-- WHAT YOU NEED TO DO --
Quote only the part that opens with the line containing "from mathutils import" and closes with the line containing "for node in". Keep both of those lines.

(Object modeling scripts)
----
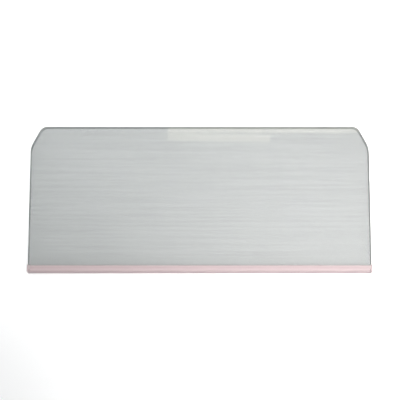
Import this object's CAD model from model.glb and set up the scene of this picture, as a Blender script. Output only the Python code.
"""The looks of a hinged glass negative carrier: two sheets of glass in a pink plastic spine.

Lengths are in metres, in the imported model's own frame: X along the spine, +Y to the free rear edge, +Z up.
The setting comes first. Each section after it makes one piece, or one group of like pieces.
"""

import math

import bpy
import numpy as np
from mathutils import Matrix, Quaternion, Vector


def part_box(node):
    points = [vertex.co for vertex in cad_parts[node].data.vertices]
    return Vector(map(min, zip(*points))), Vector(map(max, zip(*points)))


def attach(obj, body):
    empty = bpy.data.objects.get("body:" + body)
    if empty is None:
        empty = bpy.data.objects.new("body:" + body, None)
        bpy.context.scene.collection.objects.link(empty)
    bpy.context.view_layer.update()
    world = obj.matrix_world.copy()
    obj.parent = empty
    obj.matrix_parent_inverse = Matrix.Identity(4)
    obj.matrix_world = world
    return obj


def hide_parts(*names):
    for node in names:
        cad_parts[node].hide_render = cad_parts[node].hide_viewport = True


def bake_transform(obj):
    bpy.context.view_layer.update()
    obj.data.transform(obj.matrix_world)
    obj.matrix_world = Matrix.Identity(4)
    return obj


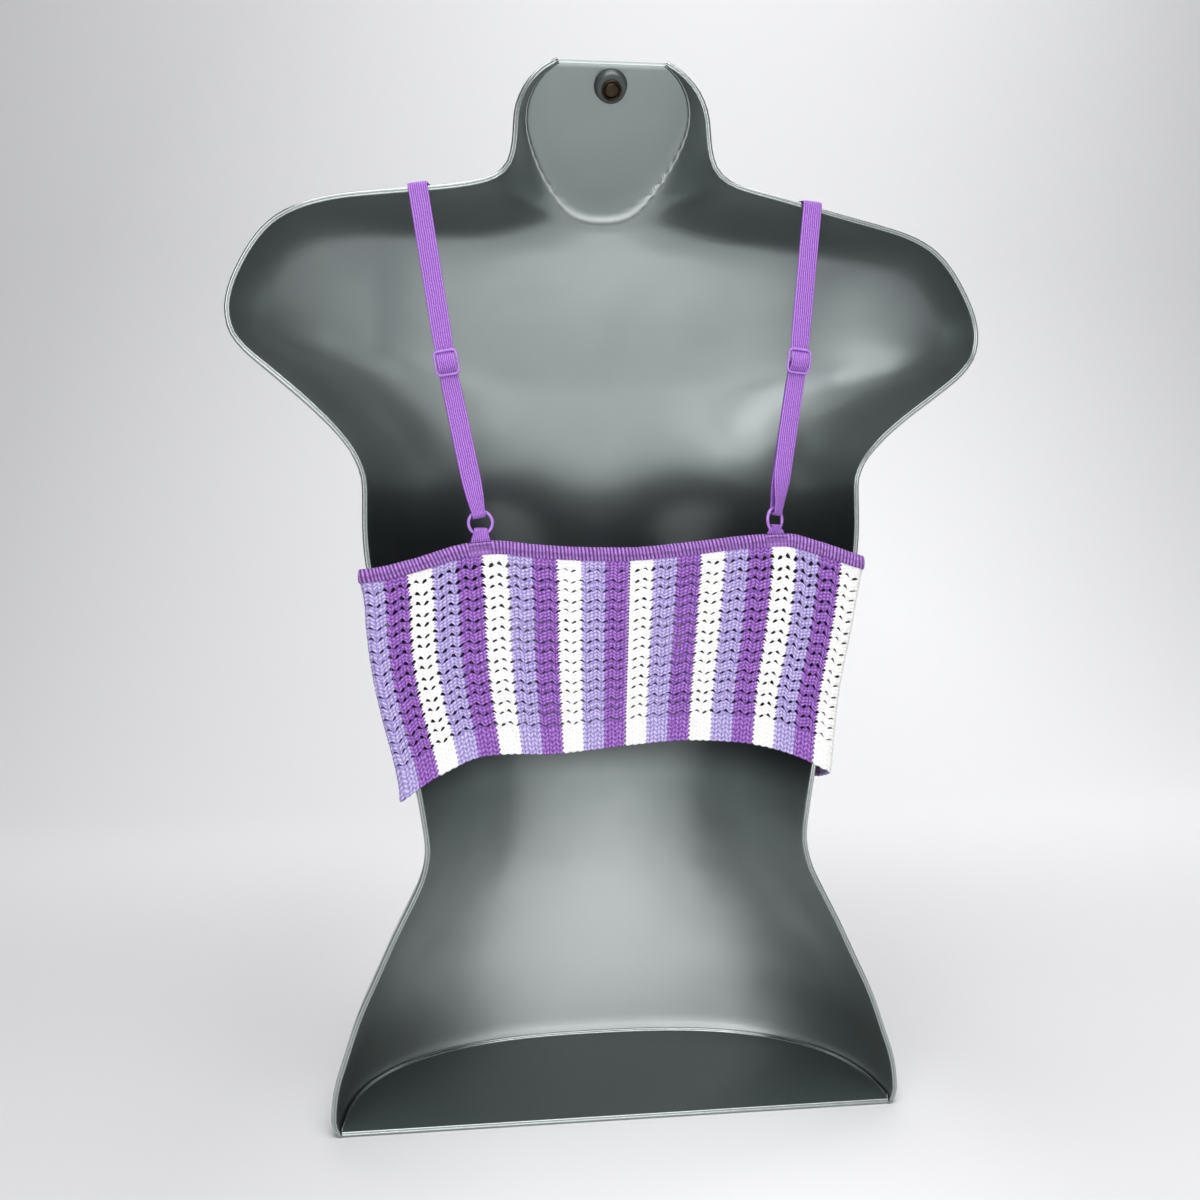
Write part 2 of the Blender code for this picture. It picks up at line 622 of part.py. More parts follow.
----
-- ANSWER TO THE PROBLEM --
from mathutils import Matrix, Quaternion, Vector


def part_box(node):
    points = [vertex.co for vertex in cad_parts[node].data.vertices]
    return Vector(map(min, zip(*points))), Vector(map(max, zip(*points)))


def attach(obj, body):
    empty = bpy.data.objects.get("body:" + body)
    if empty is None:
        empty = bpy.data.objects.new("body:" + body, None)
        bpy.context.scene.collection.objects.link(empty)
    bpy.context.view_layer.update()
    world = obj.matrix_world.copy()
    obj.parent = empty
    obj.matrix_parent_inverse = Matrix.Identity(4)
    obj.matrix_world = world
    return obj


def hide_parts(*names):
    for node in names:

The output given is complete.